Stephanie Altman, a MAMS phys. ed. teacher, brought the She Taught workshop to the middle school. Altman said she heard about it through her contacts in the East Meadow and Levittown school districts, where Young has offered workshops. Young gave a series of classes at MAMS on March 10, meeting with half of the seventh- and eighth-grade classes, Altman said.

The Herald stopped off at midday for a class. Young had students engage in small-group exercises to illustrate the need to work together, as well as to think positively. “Mean what you say, say what you mean, but don’t say it mean,” Young told the students.
She also offered four simple pieces of advice:
• Take nothing personally.
• Be impeccable with your words.
• Don’t make assumptions.
• Always do your best.
To demonstrate how deeply words affect our thoughts, Young had students drink bottled water from one of two plastic jugs –– one covered in positive words and the other in negative words. Then she asked the students to judge which water tasted better in a blind taste test, for which samples were given to the students in paper cups labeled simply A and B. Words written on the positive jug included “Believe and Compassion.”

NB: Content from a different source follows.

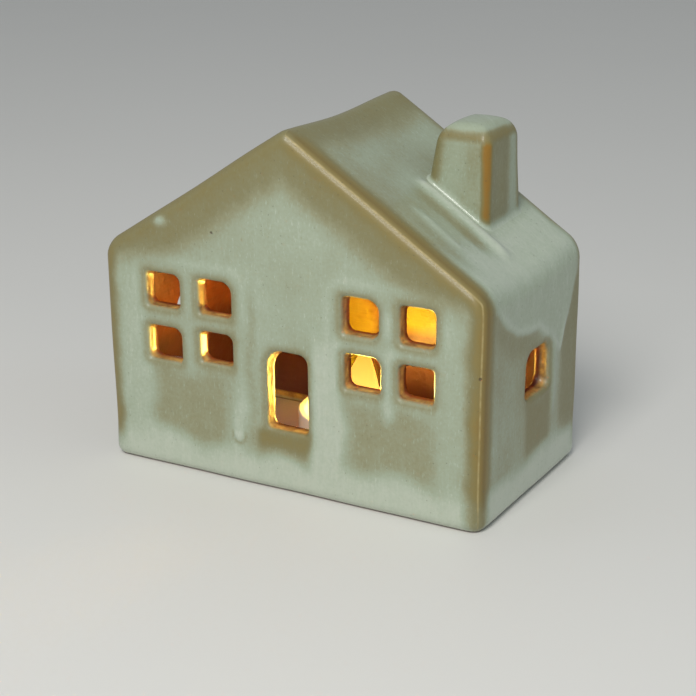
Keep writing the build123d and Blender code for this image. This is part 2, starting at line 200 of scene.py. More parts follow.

Negative words included “Hate and Pain.” A majority of students found that the water from the positive jug tasted better, even though the water samples were identical.
“Think of the words you use throughout the day,” Young implored the students. “Were you positive or negative today? Mean words absorb into our bodies.”

Students concluded the class by lying on the gymnasium floor with their eyes closed, visualizing positive thoughts while soft music played. “Think of three things you’re thankful for today,” Young said. “What are you thankful for today? Appreciate every moment you have on earth.”